__WRITTEN TASK__. Copy out each line below exactly as it appears.
____________
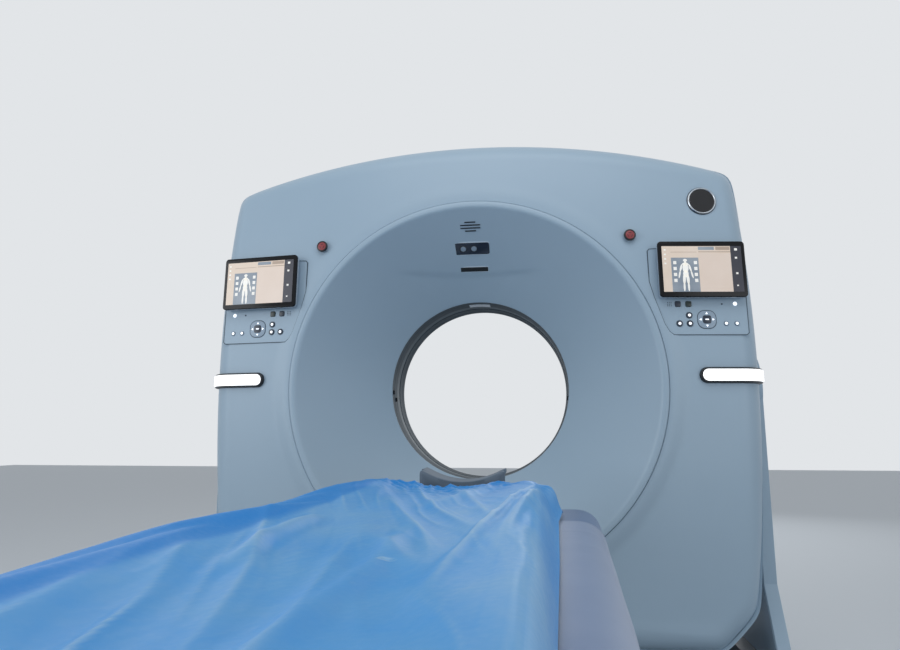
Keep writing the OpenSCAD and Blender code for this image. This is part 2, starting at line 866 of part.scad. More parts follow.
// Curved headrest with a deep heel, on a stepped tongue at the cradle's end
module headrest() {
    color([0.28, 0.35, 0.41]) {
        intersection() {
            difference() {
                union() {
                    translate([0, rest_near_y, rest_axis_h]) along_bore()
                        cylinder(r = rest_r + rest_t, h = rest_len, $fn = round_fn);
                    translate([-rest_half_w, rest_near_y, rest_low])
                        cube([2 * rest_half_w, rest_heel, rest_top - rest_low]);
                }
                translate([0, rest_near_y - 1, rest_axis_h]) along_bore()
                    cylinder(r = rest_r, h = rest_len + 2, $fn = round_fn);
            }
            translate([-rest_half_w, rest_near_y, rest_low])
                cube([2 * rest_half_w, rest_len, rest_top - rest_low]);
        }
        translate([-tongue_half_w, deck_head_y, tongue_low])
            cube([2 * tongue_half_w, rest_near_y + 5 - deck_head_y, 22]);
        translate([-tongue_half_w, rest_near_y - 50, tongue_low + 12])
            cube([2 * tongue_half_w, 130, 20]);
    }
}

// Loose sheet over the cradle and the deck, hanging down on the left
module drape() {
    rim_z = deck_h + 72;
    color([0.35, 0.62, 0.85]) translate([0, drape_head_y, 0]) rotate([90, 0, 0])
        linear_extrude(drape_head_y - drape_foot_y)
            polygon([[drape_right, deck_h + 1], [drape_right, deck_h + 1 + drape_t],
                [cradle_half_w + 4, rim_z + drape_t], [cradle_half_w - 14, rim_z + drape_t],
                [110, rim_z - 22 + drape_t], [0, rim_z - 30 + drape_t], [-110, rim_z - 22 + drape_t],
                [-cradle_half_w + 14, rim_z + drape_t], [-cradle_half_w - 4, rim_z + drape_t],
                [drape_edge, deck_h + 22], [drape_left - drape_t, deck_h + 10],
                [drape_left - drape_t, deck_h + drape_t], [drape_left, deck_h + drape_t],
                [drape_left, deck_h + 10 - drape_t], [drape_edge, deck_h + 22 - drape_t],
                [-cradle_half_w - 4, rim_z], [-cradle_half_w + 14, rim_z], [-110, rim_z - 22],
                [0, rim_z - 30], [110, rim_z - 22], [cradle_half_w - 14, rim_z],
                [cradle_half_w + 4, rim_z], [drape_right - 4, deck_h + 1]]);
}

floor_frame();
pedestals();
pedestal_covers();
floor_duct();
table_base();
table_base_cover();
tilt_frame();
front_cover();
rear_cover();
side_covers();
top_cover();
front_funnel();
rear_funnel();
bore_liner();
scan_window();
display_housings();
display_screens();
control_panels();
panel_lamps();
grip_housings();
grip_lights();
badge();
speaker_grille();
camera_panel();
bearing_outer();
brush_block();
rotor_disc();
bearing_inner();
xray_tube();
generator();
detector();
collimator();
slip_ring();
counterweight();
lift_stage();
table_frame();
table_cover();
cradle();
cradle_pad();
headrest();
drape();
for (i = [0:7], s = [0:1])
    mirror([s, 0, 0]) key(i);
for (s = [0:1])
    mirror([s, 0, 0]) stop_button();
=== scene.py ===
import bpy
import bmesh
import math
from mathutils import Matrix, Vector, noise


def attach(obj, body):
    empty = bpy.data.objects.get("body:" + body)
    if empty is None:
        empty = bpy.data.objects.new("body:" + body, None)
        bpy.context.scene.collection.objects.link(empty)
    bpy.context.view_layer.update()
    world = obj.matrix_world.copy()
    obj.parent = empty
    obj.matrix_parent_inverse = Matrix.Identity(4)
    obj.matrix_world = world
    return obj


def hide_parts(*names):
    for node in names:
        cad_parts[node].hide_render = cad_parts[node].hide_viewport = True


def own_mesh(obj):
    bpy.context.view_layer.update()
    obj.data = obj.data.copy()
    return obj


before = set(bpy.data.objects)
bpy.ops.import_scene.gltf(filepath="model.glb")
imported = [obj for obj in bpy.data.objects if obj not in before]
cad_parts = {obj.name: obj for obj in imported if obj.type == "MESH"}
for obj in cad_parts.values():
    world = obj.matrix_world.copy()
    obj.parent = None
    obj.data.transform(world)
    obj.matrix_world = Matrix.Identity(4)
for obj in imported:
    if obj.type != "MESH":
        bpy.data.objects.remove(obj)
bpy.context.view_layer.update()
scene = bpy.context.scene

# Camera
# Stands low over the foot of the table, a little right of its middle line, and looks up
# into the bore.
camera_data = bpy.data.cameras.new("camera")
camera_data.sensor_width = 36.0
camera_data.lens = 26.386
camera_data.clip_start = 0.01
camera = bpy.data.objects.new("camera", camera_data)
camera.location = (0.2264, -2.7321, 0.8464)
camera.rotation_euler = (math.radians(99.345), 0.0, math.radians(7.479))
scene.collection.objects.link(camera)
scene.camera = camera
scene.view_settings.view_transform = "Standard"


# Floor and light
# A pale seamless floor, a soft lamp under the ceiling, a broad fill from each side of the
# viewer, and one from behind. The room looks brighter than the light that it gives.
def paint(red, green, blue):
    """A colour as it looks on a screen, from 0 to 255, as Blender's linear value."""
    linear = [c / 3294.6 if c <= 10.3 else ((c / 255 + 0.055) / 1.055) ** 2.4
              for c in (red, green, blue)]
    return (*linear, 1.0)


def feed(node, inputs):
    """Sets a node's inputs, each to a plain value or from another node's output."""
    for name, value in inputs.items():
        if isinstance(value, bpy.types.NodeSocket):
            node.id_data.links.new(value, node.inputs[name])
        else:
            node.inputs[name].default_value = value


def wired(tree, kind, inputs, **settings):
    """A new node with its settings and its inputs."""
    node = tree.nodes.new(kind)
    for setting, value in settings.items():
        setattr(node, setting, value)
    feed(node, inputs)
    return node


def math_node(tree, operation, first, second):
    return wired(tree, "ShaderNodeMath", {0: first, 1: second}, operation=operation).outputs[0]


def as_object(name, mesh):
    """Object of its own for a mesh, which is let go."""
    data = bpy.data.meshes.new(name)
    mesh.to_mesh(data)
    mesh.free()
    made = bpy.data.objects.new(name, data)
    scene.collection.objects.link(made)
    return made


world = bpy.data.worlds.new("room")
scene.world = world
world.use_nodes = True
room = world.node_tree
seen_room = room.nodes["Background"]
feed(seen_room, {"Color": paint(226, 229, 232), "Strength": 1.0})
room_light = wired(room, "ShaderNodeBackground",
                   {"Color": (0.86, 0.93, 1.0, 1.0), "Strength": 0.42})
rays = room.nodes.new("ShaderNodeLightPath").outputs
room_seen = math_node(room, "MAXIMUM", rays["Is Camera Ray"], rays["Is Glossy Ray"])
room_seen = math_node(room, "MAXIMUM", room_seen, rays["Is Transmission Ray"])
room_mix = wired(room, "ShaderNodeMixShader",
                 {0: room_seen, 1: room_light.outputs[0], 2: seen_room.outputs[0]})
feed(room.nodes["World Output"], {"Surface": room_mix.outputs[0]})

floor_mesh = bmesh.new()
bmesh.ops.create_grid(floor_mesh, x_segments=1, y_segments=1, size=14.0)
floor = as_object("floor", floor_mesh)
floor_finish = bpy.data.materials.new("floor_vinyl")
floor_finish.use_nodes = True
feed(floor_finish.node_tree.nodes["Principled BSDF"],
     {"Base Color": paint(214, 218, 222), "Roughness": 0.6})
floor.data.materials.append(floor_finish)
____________
__SOLUTION BELOW__.
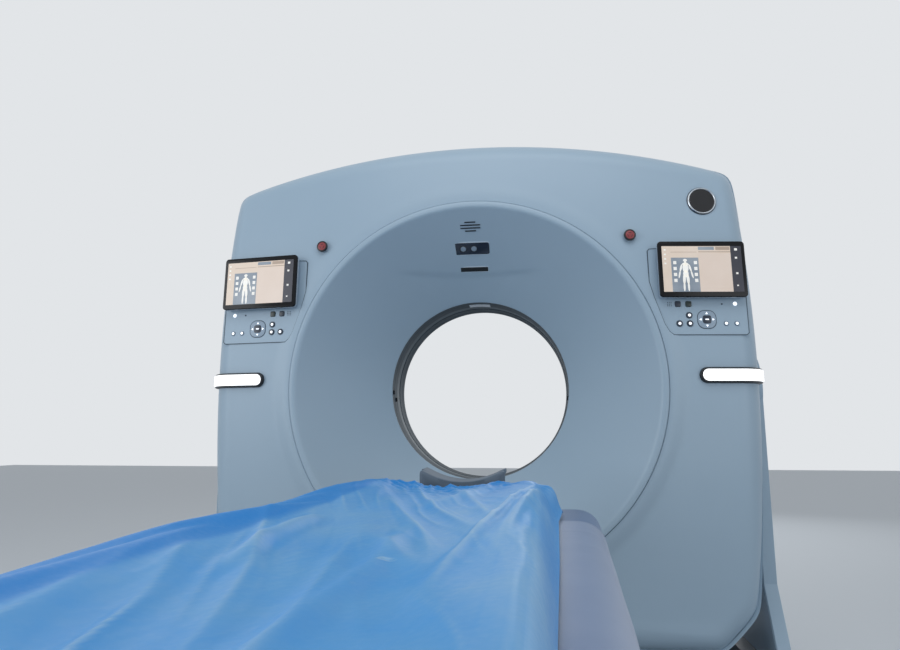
Keep writing the OpenSCAD and Blender code for this image. This is part 2, starting at line 866 of part.scad. More parts follow.
// Curved headrest with a deep heel, on a stepped tongue at the cradle's end
module headrest() {
    color([0.28, 0.35, 0.41]) {
        intersection() {
            difference() {
                union() {
                    translate([0, rest_near_y, rest_axis_h]) along_bore()
                        cylinder(r = rest_r + rest_t, h = rest_len, $fn = round_fn);
                    translate([-rest_half_w, rest_near_y, rest_low])
                        cube([2 * rest_half_w, rest_heel, rest_top - rest_low]);
                }
                translate([0, rest_near_y - 1, rest_axis_h]) along_bore()
                    cylinder(r = rest_r, h = rest_len + 2, $fn = round_fn);
            }
            translate([-rest_half_w, rest_near_y, rest_low])
                cube([2 * rest_half_w, rest_len, rest_top - rest_low]);
        }
        translate([-tongue_half_w, deck_head_y, tongue_low])
            cube([2 * tongue_half_w, rest_near_y + 5 - deck_head_y, 22]);
        translate([-tongue_half_w, rest_near_y - 50, tongue_low + 12])
            cube([2 * tongue_half_w, 130, 20]);
    }
}

// Loose sheet over the cradle and the deck, hanging down on the left
module drape() {
    rim_z = deck_h + 72;
    color([0.35, 0.62, 0.85]) translate([0, drape_head_y, 0]) rotate([90, 0, 0])
        linear_extrude(drape_head_y - drape_foot_y)
            polygon([[drape_right, deck_h + 1], [drape_right, deck_h + 1 + drape_t],
                [cradle_half_w + 4, rim_z + drape_t], [cradle_half_w - 14, rim_z + drape_t],
                [110, rim_z - 22 + drape_t], [0, rim_z - 30 + drape_t], [-110, rim_z - 22 + drape_t],
                [-cradle_half_w + 14, rim_z + drape_t], [-cradle_half_w - 4, rim_z + drape_t],
                [drape_edge, deck_h + 22], [drape_left - drape_t, deck_h + 10],
                [drape_left - drape_t, deck_h + drape_t], [drape_left, deck_h + drape_t],
                [drape_left, deck_h + 10 - drape_t], [drape_edge, deck_h + 22 - drape_t],
                [-cradle_half_w - 4, rim_z], [-cradle_half_w + 14, rim_z], [-110, rim_z - 22],
                [0, rim_z - 30], [110, rim_z - 22], [cradle_half_w - 14, rim_z],
                [cradle_half_w + 4, rim_z], [drape_right - 4, deck_h + 1]]);
}

floor_frame();
pedestals();
pedestal_covers();
floor_duct();
table_base();
table_base_cover();
tilt_frame();
front_cover();
rear_cover();
side_covers();
top_cover();
front_funnel();
rear_funnel();
bore_liner();
scan_window();
display_housings();
display_screens();
control_panels();
panel_lamps();
grip_housings();
grip_lights();
badge();
speaker_grille();
camera_panel();
bearing_outer();
brush_block();
rotor_disc();
bearing_inner();
xray_tube();
generator();
detector();
collimator();
slip_ring();
counterweight();
lift_stage();
table_frame();
table_cover();
cradle();
cradle_pad();
headrest();
drape();
for (i = [0:7], s = [0:1])
    mirror([s, 0, 0]) key(i);
for (s = [0:1])
    mirror([s, 0, 0]) stop_button();
=== scene.py ===
import bpy
import bmesh
import math
from mathutils import Matrix, Vector, noise


def attach(obj, body):
    empty = bpy.data.objects.get("body:" + body)
    if empty is None:
        empty = bpy.data.objects.new("body:" + body, None)
        bpy.context.scene.collection.objects.link(empty)
    bpy.context.view_layer.update()
    world = obj.matrix_world.copy()
    obj.parent = empty
    obj.matrix_parent_inverse = Matrix.Identity(4)
    obj.matrix_world = world
    return obj


def hide_parts(*names):
    for node in names:
        cad_parts[node].hide_render = cad_parts[node].hide_viewport = True


def own_mesh(obj):
    bpy.context.view_layer.update()
    obj.data = obj.data.copy()
    return obj


before = set(bpy.data.objects)
bpy.ops.import_scene.gltf(filepath="model.glb")
imported = [obj for obj in bpy.data.objects if obj not in before]
cad_parts = {obj.name: obj for obj in imported if obj.type == "MESH"}
for obj in cad_parts.values():
    world = obj.matrix_world.copy()
    obj.parent = None
    obj.data.transform(world)
    obj.matrix_world = Matrix.Identity(4)
for obj in imported:
    if obj.type != "MESH":
        bpy.data.objects.remove(obj)
bpy.context.view_layer.update()
scene = bpy.context.scene

# Camera
# Stands low over the foot of the table, a little right of its middle line, and looks up
# into the bore.
camera_data = bpy.data.cameras.new("camera")
camera_data.sensor_width = 36.0
camera_data.lens = 26.386
camera_data.clip_start = 0.01
camera = bpy.data.objects.new("camera", camera_data)
camera.location = (0.2264, -2.7321, 0.8464)
camera.rotation_euler = (math.radians(99.345), 0.0, math.radians(7.479))
scene.collection.objects.link(camera)
scene.camera = camera
scene.view_settings.view_transform = "Standard"


# Floor and light
# A pale seamless floor, a soft lamp under the ceiling, a broad fill from each side of the
# viewer, and one from behind. The room looks brighter than the light that it gives.
def paint(red, green, blue):
    """A colour as it looks on a screen, from 0 to 255, as Blender's linear value."""
    linear = [c / 3294.6 if c <= 10.3 else ((c / 255 + 0.055) / 1.055) ** 2.4
              for c in (red, green, blue)]
    return (*linear, 1.0)


def feed(node, inputs):
    """Sets a node's inputs, each to a plain value or from another node's output."""
    for name, value in inputs.items():
        if isinstance(value, bpy.types.NodeSocket):
            node.id_data.links.new(value, node.inputs[name])
        else:
            node.inputs[name].default_value = value


def wired(tree, kind, inputs, **settings):
    """A new node with its settings and its inputs."""
    node = tree.nodes.new(kind)
    for setting, value in settings.items():
        setattr(node, setting, value)
    feed(node, inputs)
    return node


def math_node(tree, operation, first, second):
    return wired(tree, "ShaderNodeMath", {0: first, 1: second}, operation=operation).outputs[0]


def as_object(name, mesh):
    """Object of its own for a mesh, which is let go."""
    data = bpy.data.meshes.new(name)
    mesh.to_mesh(data)
    mesh.free()
    made = bpy.data.objects.new(name, data)
    scene.collection.objects.link(made)
    return made


world = bpy.data.worlds.new("room")
scene.world = world
world.use_nodes = True
room = world.node_tree
seen_room = room.nodes["Background"]
feed(seen_room, {"Color": paint(226, 229, 232), "Strength": 1.0})
room_light = wired(room, "ShaderNodeBackground",
                   {"Color": (0.86, 0.93, 1.0, 1.0), "Strength": 0.42})
rays = room.nodes.new("ShaderNodeLightPath").outputs
room_seen = math_node(room, "MAXIMUM", rays["Is Camera Ray"], rays["Is Glossy Ray"])
room_seen = math_node(room, "MAXIMUM", room_seen, rays["Is Transmission Ray"])
room_mix = wired(room, "ShaderNodeMixShader",
                 {0: room_seen, 1: room_light.outputs[0], 2: seen_room.outputs[0]})
feed(room.nodes["World Output"], {"Surface": room_mix.outputs[0]})

floor_mesh = bmesh.new()
bmesh.ops.create_grid(floor_mesh, x_segments=1, y_segments=1, size=14.0)
floor = as_object("floor", floor_mesh)
floor_finish = bpy.data.materials.new("floor_vinyl")
floor_finish.use_nodes = True
feed(floor_finish.node_tree.nodes["Principled BSDF"],
     {"Base Color": paint(214, 218, 222), "Roughness": 0.6})
floor.data.materials.append(floor_finish)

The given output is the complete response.